Two British nationals—Chris Cash and Christopher Berry—were accused of leaking confidential parliamentary information to Beijing, reportedly reaching Cai Qi, one of Xi Jinping’s closest allies and the fifth-ranking member of the CCP Politburo. Despite what investigators described as “slam-dunk” evidence of espionage, government witnesses were instructed to describe China only as a “challenge,” not an “enemy”—a change that made prosecution under Britain’s Official Secrets Act impossible. Officials involved say the order came “from the very top.”
The result is the worst breach of parliamentary security in living memory—and a precedent which effectively shields future Chinese espionage from prosecution. The timing, as London seeks to rekindle trade talks with Beijing, has fueled accusations of political interference and appeasement. By softening its stance in pursuit of perceived economic benefit, the government has signaled to authoritarian powers that strategic interests can outweigh justice and national security….
When democracies censor their own language to placate a regime responsible for mass internment, censorship, and transnational repression, they corrode both moral authority and credibility. This was not just a legal collapse—it was a moral one….
The wording of this LinkedIn post is inaccurate on one point. The “worst breach of parliamentary security in living memory” happened long before the charges were dismissed—so could not have been the result of official recharacterization of the PRC or of dropping the charges. Perhaps the intention was to say something like “The result is a failure to prosecute the worst breach of parliamentary security in living memory….”
The challenge of the enemy
In any case, it seems clear that top-level instructing of lower-level functionaries to instruct government witnesses to regard China as a “challenge” and not an “enemy”—and not some sudden vindication of the defendants—is what somehow brought the case crashing down. The Official Secrets Act, The Times reported on October 5, “specifically requires prosecutors to show a defendant acted for an enemy”; but the Labour government’s National Security Strategy 2025 “stops well short of referring to China as an ‘enemy’ state, characterising it as a ‘challenge’ instead.”
But this is insane. It would be like dismissing a murder charge solely because a witness to the murder suddenly misunderstood what constitutes a murder while still remembering the knife going in and out, the face of the killer, location and time, etc. So the sudden replacing of the word “enemy” with the word “challenge” by a witness or witnesses, if this is what happened, cannot be the whole story.
If the government had wanted to present evidence in court that the People’s Republic of China and the Chinese Communist Party are indeed an enemy, the witnesses’ voluntary or coerced confusion on this point would not have prevented the government from doing so. The corrupting of the witnesses’ grasp of geopolitics, of the history of Red China, and/or of the ordinary meaning of words must have been combined with an implicit or explicit order to dismiss the case. The evidence of the conduct of the defendants would remain the same no matter what the witnesses believe about the nature of the People’s Republic of China or what constitutes an “enemy.”

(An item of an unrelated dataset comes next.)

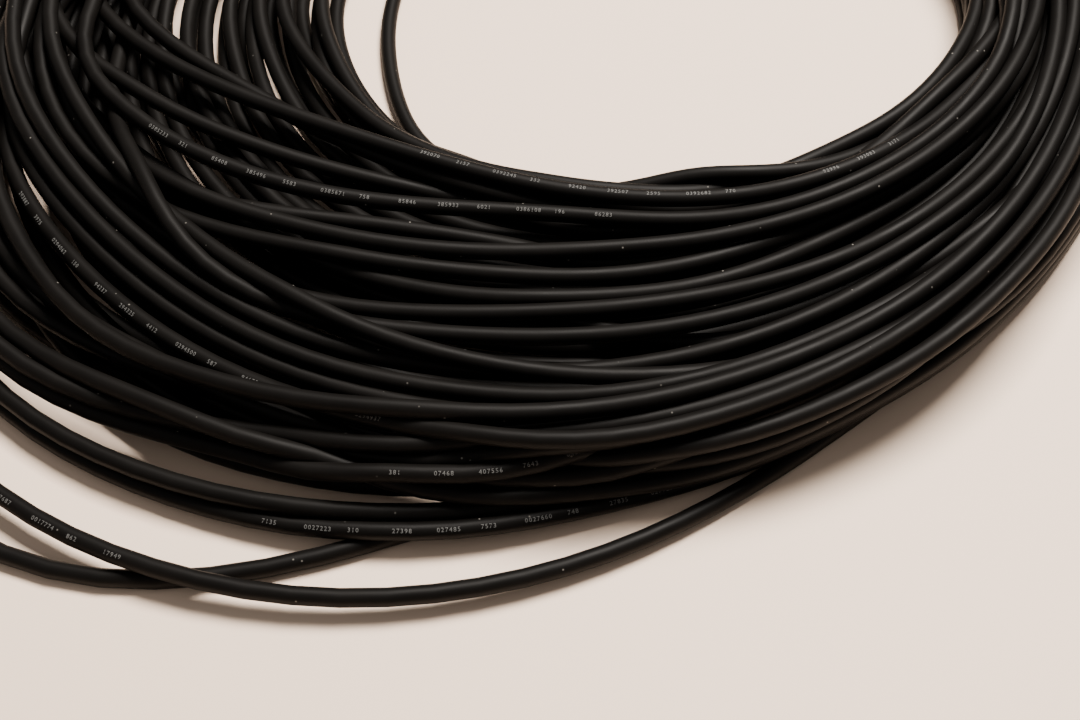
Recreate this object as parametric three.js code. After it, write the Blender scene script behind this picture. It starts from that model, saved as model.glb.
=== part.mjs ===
// A coil of thin black coaxial cable, laid loosely on a flat surface.
// Millimetres, +Z up. The coil lies on z = 0 and the origin is under the middle of its box.
// Angles are in degrees about the middle of the bore: 0 is +X, -90 is the near side.
import * as THREE from "three";

// The cable
const CABLE_DIAMETER = 5.5;
const SEAT_GAP = 0.3; // between a loose turn's end and the coil that it comes out of
const TUBE_SIDES = 10;

// The bore, which lies off the middle of the turns
const BORE_RADIUS = 103;
const BORE_OFFSET = 9;
const BORE_OFFSET_ANGLE = 50;

// The outer edge: tight on the right, fanned out on the left
const TIGHT_OUTER_RADIUS = 177;
const FAN_WIDTH = 65;
const FAN_ANGLE = -150;
const FAN_SHARPNESS = 3; // how soon the fanned turns draw together again

// The height, greatest where the turns are tight and least opposite, where they are spread out
const TIGHT_HEIGHT = 41;
const SPREAD_DROP = 17;
const HIGH_ANGLE = 60;

// The turns that show on the two ends
const SURFACE_TURNS = 15;
const RIDGE_HALF_ANGLE = 60;
const FLOOR_TURNS = 6;
const FLOOR_GROOVE_WIDTH = 2.4;
const FLOOR_GROOVE_DEPTH = 1.2;
const SEGMENTS_ROUND = 56;

// Heights of a loose turn's centre line
const ON_FLOOR = CABLE_DIAMETER / 2;
const ON_ONE_TURN = ON_FLOOR + CABLE_DIAMETER + SEAT_GAP;
const ON_TWO_TURNS = ON_FLOOR + 2 * CABLE_DIAMETER;

// Routes of the loose turns, chosen by hand: angle, way clear of the coil's wall, height
const FRONT_ROUTE = [
  [-79, SEAT_GAP, ON_FLOOR],
  [-84, 4, ON_FLOOR],
  [-91, 12, ON_FLOOR],
  [-98, 19, ON_FLOOR],
  [-105, 25.5, 4],
  [-112, 30.5, 7.2],
  [-119, 33.5, ON_ONE_TURN],
  [-132, 36, ON_ONE_TURN],
  [-145, 38, ON_ONE_TURN],
  [-160, 41, ON_ONE_TURN],
  [-172, 43, ON_ONE_TURN],
  [-184, 44, 5],
  [-196, 43, ON_FLOOR],
  [-208, 38, ON_FLOOR],
  [-220, 30, ON_FLOOR],
  [-234, 18, ON_FLOOR],
  [-247, 6, ON_FLOOR],
  [-255, SEAT_GAP, ON_FLOOR],
];
const LOW_ROUTE = [
  [-109, SEAT_GAP, ON_FLOOR],
  [-112, 11, ON_FLOOR],
  [-116, 26, ON_FLOOR],
  [-121, 38, ON_FLOOR],
  [-127, 54, ON_FLOOR],
  [-136, 59, ON_FLOOR],
  [-147, 55, ON_FLOOR],
  [-158, 47, ON_FLOOR],
  [-169, 36, ON_FLOOR],
  [-180, 22, ON_FLOOR],
  [-190, 9, ON_FLOOR],
  [-197, SEAT_GAP, ON_FLOOR],
];
const OUTER_ROUTE = [
  [-87, SEAT_GAP, ON_TWO_TURNS],
  [-93, 2.4, ON_TWO_TURNS],
  [-101, 6.4, ON_TWO_TURNS],
  [-109, 11, ON_TWO_TURNS],
  [-118, 13.5, ON_TWO_TURNS],
  [-128, 16, ON_TWO_TURNS],
  [-138, 18, 12.5],
  [-150, 19, 11],
  [-165, 20, 10],
  [-180, 19.5, 9.5],
  [-192, 17.5, 9],
  [-205, 12, 5],
  [-215, 5.5, ON_FLOOR],
  [-223, SEAT_GAP, ON_FLOOR],
];
const INNER_ROUTE = [
  [-138, SEAT_GAP, ON_FLOOR],
  [-143, 1, ON_FLOOR],
  [-149, 2.5, ON_FLOOR],
  [-157, 5, ON_FLOOR],
  [-167, 8, ON_FLOOR],
  [-177, 10.5, ON_FLOOR],
  [-188, 12, ON_FLOOR],
  [-198, 11, ON_FLOOR],
  [-208, 7.5, ON_FLOOR],
  [-218, 3.5, ON_FLOOR],
  [-226, 1, ON_FLOOR],
  [-231, SEAT_GAP, ON_FLOOR],
];
const FRONT_STEPS = 30;
const LOW_STEPS = 17;
const OUTER_STEPS = 20;
const INNER_STEPS = 11;

const CABLE_RADIUS = CABLE_DIAMETER / 2;
const radians = THREE.MathUtils.degToRad;

const jacket = () => new THREE.MeshStandardMaterial({ color: 0x0d0d0e, roughness: 0.5, metalness: 0 });

// 1 in the middle of the fan, falling smoothly to 0 opposite it
const fan = (angle) => ((1 + Math.cos(angle - radians(FAN_ANGLE))) / 2) ** FAN_SHARPNESS;
const boreRadius = (angle) => BORE_RADIUS + BORE_OFFSET * Math.cos(angle - radians(BORE_OFFSET_ANGLE));
const outerRadius = (angle) => TIGHT_OUTER_RADIUS + FAN_WIDTH * fan(angle);
const heightShare = (angle) =>
  1 - ((SPREAD_DROP / TIGHT_HEIGHT) * (1 - Math.cos(angle - radians(HIGH_ANGLE)))) / 2;

// The coil's section where it is tight, from the bore (x = 0) to the outer edge, as a closed outline.
// Turns that show are ridges set evenly along a half ellipse that stands on the floor.
function sectionOutline() {
  const width = TIGHT_OUTER_RADIUS - BORE_RADIUS;
  const middle = width / 2;
  const crest = new THREE.EllipseCurve(
    middle,
    CABLE_RADIUS,
    middle - CABLE_RADIUS,
    TIGHT_HEIGHT - CABLE_DIAMETER,
    0,
    Math.PI,
  );
  const outline = [];
  const half = radians(RIDGE_HALF_ANGLE);
  crest.getSpacedPoints(SURFACE_TURNS - 1).forEach((centre, i) => {
    const tangent = crest.getTangentAt(i / (SURFACE_TURNS - 1));
    const outward = Math.atan2(-tangent.x, tangent.y);
    for (const turn of [-half, 0, half]) {
      const x = centre.x + CABLE_RADIUS * Math.cos(outward + turn);
      const y = centre.y + CABLE_RADIUS * Math.sin(outward + turn);
      outline.push(new THREE.Vector2(x, y));
    }
  });
  const floorWidth = width - CABLE_DIAMETER;
  outline.push(new THREE.Vector2(CABLE_RADIUS, 0));
  for (let i = 1; i < FLOOR_TURNS; i++) {
    const x = CABLE_RADIUS + (floorWidth * i) / FLOOR_TURNS;
    outline.push(new THREE.Vector2(x - FLOOR_GROOVE_WIDTH / 2, 0));
    outline.push(new THREE.Vector2(x, FLOOR_GROOVE_DEPTH));
    outline.push(new THREE.Vector2(x + FLOOR_GROOVE_WIDTH / 2, 0));
  }
  outline.push(new THREE.Vector2(width - CABLE_RADIUS, 0));
  outline.push(outline[0].clone());
  return outline;
}

// The wound turns as one turned solid with its bore, then drawn out round the ring:
// each point keeps its share of the way from the bore to the outer edge, and its share of the height.
function makeCoil() {
  const width = TIGHT_OUTER_RADIUS - BORE_RADIUS;
  const profile = sectionOutline().map((p) => new THREE.Vector2(BORE_RADIUS + p.x, p.y));
  const geometry = new THREE.LatheGeometry(profile, SEGMENTS_ROUND);
  geometry.rotateX(Math.PI / 2);
  const position = geometry.getAttribute("position");
  for (let i = 0; i < position.count; i++) {
    const angle = Math.atan2(position.getY(i), position.getX(i));
    const share = (Math.hypot(position.getX(i), position.getY(i)) - BORE_RADIUS) / width;
    const radius = boreRadius(angle) + share * (outerRadius(angle) - boreRadius(angle));
    position.setXYZ(
      i,
      radius * Math.cos(angle),
      radius * Math.sin(angle),
      position.getZ(i) * heightShare(angle),
    );
  }
  const mesh = new THREE.Mesh(geometry, jacket());
  mesh.name = "cable_coil";
  return mesh;
}

// A loose turn's centre line, which never comes lower than a cable lying on the floor
class LooseRoute extends THREE.CatmullRomCurve3 {
  getPoint(t, target) {
    const point = super.getPoint(t, target);
    point.z = Math.max(point.z, ON_FLOOR);
    return point;
  }
}

// A turn that has left the coil: a round tube along its route, outside the coil or in its bore.
function makeLooseTurn(name, route, steps, inBore) {
  const points = route.map(([degrees, clear, height]) => {
    const angle = radians(degrees);
    const away = clear + CABLE_RADIUS;
    const radius = inBore ? boreRadius(angle) - away : outerRadius(angle) + away;
    return new THREE.Vector3(radius * Math.cos(angle), radius * Math.sin(angle), height);
  });
  const path = new LooseRoute(points, false, "centripetal");
  const section = new THREE.Shape();
  for (let i = 0; i < TUBE_SIDES; i++) {
    const around = (2 * Math.PI * i) / TUBE_SIDES;
    const x = CABLE_RADIUS * Math.cos(around);
    const y = CABLE_RADIUS * Math.sin(around);
    if (i === 0) section.moveTo(x, y);
    else section.lineTo(x, y);
  }
  section.closePath();
  const geometry = new THREE.ExtrudeGeometry(section, { steps, bevelEnabled: false, extrudePath: path });
  const mesh = new THREE.Mesh(geometry, jacket());
  mesh.name = name;
  return mesh;
}

const coil = new THREE.Group();
coil.add(makeCoil());
coil.add(makeLooseTurn("loose_turn_front", FRONT_ROUTE, FRONT_STEPS, false));
coil.add(makeLooseTurn("loose_turn_low", LOW_ROUTE, LOW_STEPS, false));
coil.add(makeLooseTurn("loose_turn_outer", OUTER_ROUTE, OUTER_STEPS, false));
coil.add(makeLooseTurn("loose_turn_inner", INNER_ROUTE, INNER_STEPS, true));

// The origin goes under the middle of the whole coil
const box = new THREE.Box3().setFromObject(coil);
const middle = box.getCenter(new THREE.Vector3());
coil.position.set(-middle.x, -middle.y, 0);

const model = new THREE.Group();
model.add(coil);
export default model;
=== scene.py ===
"""A coil of thin black coaxial cable, laid loosely on a pale floor.

Metres, +Z up. The coil lies on z = 0. Angles are in degrees about the middle of the bore:
0 is +X, -90 is the near side. Working lengths inside the functions are in millimetres.
"""

import math

import bpy
import numpy as np
from bpy.props import FloatProperty, FloatVectorProperty, IntProperty, PointerProperty
from bpy.types import Operator, Panel, PropertyGroup
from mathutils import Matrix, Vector


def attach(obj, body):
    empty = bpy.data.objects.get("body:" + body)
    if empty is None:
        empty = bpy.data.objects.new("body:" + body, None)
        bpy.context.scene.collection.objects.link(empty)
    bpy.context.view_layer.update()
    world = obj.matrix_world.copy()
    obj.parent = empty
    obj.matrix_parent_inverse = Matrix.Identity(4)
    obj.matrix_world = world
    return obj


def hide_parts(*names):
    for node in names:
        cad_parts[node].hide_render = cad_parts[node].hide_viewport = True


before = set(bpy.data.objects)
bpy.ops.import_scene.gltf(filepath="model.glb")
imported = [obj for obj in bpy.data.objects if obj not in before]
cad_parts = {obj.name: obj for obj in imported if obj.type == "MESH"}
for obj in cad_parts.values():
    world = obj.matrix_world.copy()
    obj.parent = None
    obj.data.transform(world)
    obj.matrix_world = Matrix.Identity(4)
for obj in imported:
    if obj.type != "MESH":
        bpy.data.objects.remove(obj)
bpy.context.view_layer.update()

bl_info = {
    "name": "Cable coil",
    "version": (1, 0, 0),
    "blender": (4, 5, 0),
    "location": "3D View > Sidebar > Cable coil",
    "description": "Winds a loose coil of thin black cable and lays it on a pale floor",
    "category": "Object",
}

MM = 0.001

# The camera, as the photograph has it
PHOTO_WIDTH = 1080
PHOTO_HEIGHT = 720
FOCAL_PIXELS = 1700.0
SENSOR_WIDTH = 22.3
CAMERA_TILT = 52.976
CAMERA_HEIGHT = 422.4
CAMERA_FROM_BORE = (-30.0, -470.0)

# The bore's middle in the row frame, about which the source lays out the coil
BORE_MIDDLE = (52.0, 30.7)

# The winding
TURNS = 60
STATIONS = 128
SIDES = 12
FIRST_ANGLE = 90.0
PACKING = 1.1
LAYERS = (13, 12, 12, 10, 8, 5)
LAYER_INSET = (0.0, 0.03, 0.07, 0.13, 0.21, 0.30)
CABLE_RADIUS = 2.75
LOWEST_ROWS = 15
MIXED_TURNS = 8
MIXED_ROWS = 12
HIDDEN_PER_LAYER = 11
BEHIND = (130, 410)
BEHIND_HALF_WIDTH = 6

# How firmly a turn is held to its lane, and how many degrees that reaches past its last point
SEEN_HOLD = 0.34
BEHIND_HOLD = 0.03
HIDDEN_HOLD = 0.01
REACH_AT_FRAME = 22
REACH_UNDER_OTHERS = 6
FRAME_LEFT = 41
FRAME_RIGHT = 1044
FRAME_TOP = 33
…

If the prosecutors, who had stuck with the case for months and thought it was slam-dunk, did not act on their own in dropping the case, then the order to dismiss must have come from somebody with the power to give the order. Somebody who was waving around a copy of the National Security Strategy 2025.
The Starmer administration insists that it had nothing to do with the scuttling of the case. Well, this is not quite what it insists.

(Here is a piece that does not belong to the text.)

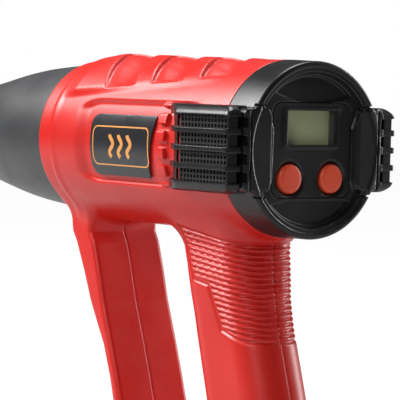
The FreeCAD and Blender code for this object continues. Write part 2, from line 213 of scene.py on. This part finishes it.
GRIP_TOP = (68.5, -36.5)            # front upper corner of the ribbed panel
GRIP = [GRIP_TOP, (58.9, -59.4), (49.0, -61.0), (39.7, -80.0), (28.0, -83.6),
        (-9.0, -86.0), (-9.0, -45.0), (40.0, -40.8)]
RIB_PITCH = 2.35
RIB_SLOPE = 0.11                    # fall of the ribs for each mm rearward
RIB_HEIGHT = 1.15                   # depth of the hollows between the ribs
GROOVE = 0.9                        # depth of the line round the ribbed panel


def plain_barrel():
    """Barrel without its relief, for the hollow inside."""
    radius = BARREL_R - 0.4 + (COLLAR_R - BARREL_R) * smooth(142.5, 147, F)
    return meet(meet(R - radius, F - FRONT), CAP_SKIRT - F)


def barrel():
    """Barrel with raised top, three scoops, front collar and side recess."""
    raised = along(F, list(zip(CRESTS, CREST_R)) + [(146, 38.2), (40, 38.9)])
    low = 24.2 + (112 - F) * 0.083
    top = smooth(low - 4, low + 1.5, U)
    radius = BARREL_R + (raised - BARREL_R) * top * smooth(147, 139, F) * smooth(30, 44, F)
    radius = radius + (COLLAR_R - BARREL_R) * smooth(143, 146.5, F) + 0.35 * np.exp(-((F - 141.5) / 2.0) ** 2)
    for crest in CRESTS:
        back = crest - F - SLANT * AROUND
        fall = smooth(-0.6, 0.9, back) * 0.42 + smooth(0, 15, back) * 0.58
        climb = 1 - smooth(15.5, 22.5, back)
        wide = smooth(low - 0.5, low + 0.9, U) * (0.42 + 0.58 * smooth(3, 20, AROUND))
        wide = wide * (0.82 + 0.18 * smooth(50, 40, AROUND))
        radius = radius - SCOOP * fall * climb * wide
    recess = rounded_rect((F - 77) * 0.34, U, 47 * 0.34, 19.4, 5.5)
    side = smooth(0.2, -2.8, recess) * smooth(25, 30, np.abs(Y))
    radius = radius - 1.8 * side
    return meet(meet(R - radius, F - FRONT, 1.2), CAP_SKIRT - F, 0.3)


def handle():
    """Pistol grip that leans forward at the top and swells into the barrel."""
    centre, depth = along(U, HANDLE_F), along(U, HANDLE_D)
    body = rounded_rect(F - centre, Y, depth / 2, HANDLE_W / 2 - 1.2 * smooth(-50, -80, U), 15.5) * 0.97
    return meet(body, U + 20)


def guard():
    """Closed hand guard, a slanted strap with rounded edges."""
    centre, depth = along(U, GUARD_F), along(U, GUARD_D)
    strap = rounded_rect(F - centre, Y, depth / 2, GUARD_W / 2, 2.6) * 0.95
    return meet(strap, U + 20)


def foot():
    """Bar under the handle and the guard, with rounded corners."""
    block = rounded_rect(F - FOOT_FRONT / 2, Y, FOOT_FRONT / 2, GUARD_W / 2, 8)
    low = np.abs(U - FOOT_U - FOOT_H / 2) - FOOT_H / 2
    return meet(block, low, 3)


def ribs():
    """Height of the grip's rib relief: rounded ribs inside the outline and a groove along it."""
    outline = polygon(F, U, GRIP)
    phase = (U - GRIP_TOP[1] + RIB_SLOPE * (GRIP_TOP[0] - F)) / RIB_PITCH
    wave = 0.5 - 0.5 * np.cos(2 * np.pi * phase)
    relief = (1 - wave ** 0.6) * smooth(-0.8, -1.6, outline) * RIB_HEIGHT
    groove = GROOVE * np.exp(-(outline / 0.7) ** 2)
    return (relief + groove) * smooth(-33, -36, U)


grip, frame_bar = handle(), union(guard(), foot(), 9)
# behind the cap's front edge the housing goes on only below the cap
under_cap = CAP_SKIRT - F - 60 * smooth(-38.2, -39.5, U)
outer = union(union(barrel(), grip, 10), frame_bar, 7) + ribs()
core = union(union(plain_barrel(), grip, 10), frame_bar, 7)
hollow = np.maximum(meet(core, under_cap) + WALL, outer + LEAST_WALL)
shell = cut(meet(outer, under_cap, 0.4), hollow)
shell = cut(shell, meet(R - (BARREL_R - WALL), F - CAP_SKIRT - 6))
shell = cut(shell, meet(R - 31.5, 148 - F))
# air opening behind each grille
vent_opening = meet(np.abs(U) - 15, np.abs(F - 31.5) - 14.5)
shell = cut(shell, meet(vent_opening, Y + 20))

# castellated teeth in front of the grille, in line with its bars
tooth_zone = rounded_rect(F - 59.6, U, 3.0, 18.4, 0.6)
tooth_wave = np.abs((U % PITCH) - PITCH / 2) - 2.3
teeth = meet(meet(tooth_zone, tooth_wave, 0.4), meet(R - 38.7, 30 + Y, 0.5), 0.4)
shell = union(shell, meet(teeth, 34 - R), 0.2)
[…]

According to a BBC report from October 6, “Number 10’s press secretary said ‘the suggestion that the government withheld evidence, withdrew witnesses or restricted the ability of a witness to draw on a particular bit of evidence are all untrue’. It comes after the Sunday Times reported senior Whitehall officials met to discuss the trial early last month before the charges were dropped.”
Note the wording. On one interpretation, Starmer could still have ordered that prosecutors drop the case even if the press secretary’s denials are literally true. The charges are not that the government “withheld evidence” or “withdrew witnesses” or somehow stopped a witness from referring to evidence of the spying (as opposed to evidence of whether the People’s Republic of China is an enemy of the United Kingdom). The charges are witness tampering and word tampering and giving an implicit or explicit order to dismiss the case.
Of course, doing these things could also be construed as a form of withholding evidence. Without a trial, no evidence can be presented in court.
From the top
According to the October 5, 2025 report by The Times (UK), orders to in effect drop the case came from “the very top.”
Early last month [September], [Jonathan] Powell, the national security adviser, convened a top secret meeting of mandarins from across the government. He used the gathering to discuss the potential diplomatic and security consequences of the trial, but also raised the evidence that Collins, the government’s key witness, was due to put forward. [Matthew Collins was “the deputy national security adviser due to give evidence for the prosecution…”]
According to Whitehall sources, Powell said that Collins would draw upon National Security Strategy 2025, which was published in June. It refers to China as a “geostrategic challenge” whose actions have “the potential to have a significant effect on the lives of British people”. It does not describe the People’s Republic as an enemy.
Instead, it says the government seeks a “trade and investment relationship” with China, coupled with a “threat-driven” approach to issues such as espionage, interference in democracy and economic security. Robbins was also present and used the meeting to raise concerns about the implications of any conviction….
Powell is one of Sir Keir Starmer’s closest advisers and a direct political appointment. It is not clear who made the decision to limit what Collins could say. However, witnesses were told by investigating police officers that it came from the “the very top”….
[Tory MP Alicia Kearns] said: “The collapse of the trial is inexplicable without ministerial or NSA [national security adviser] involvement.”
Human Rights in China is right. We have here a precedent which, if hewed to, “effectively shields future Chinese espionage from prosecution”; which tells thug-governments “that strategic interests can outweigh justice and national security”; which is “not just a legal collapse” but a moral collapse.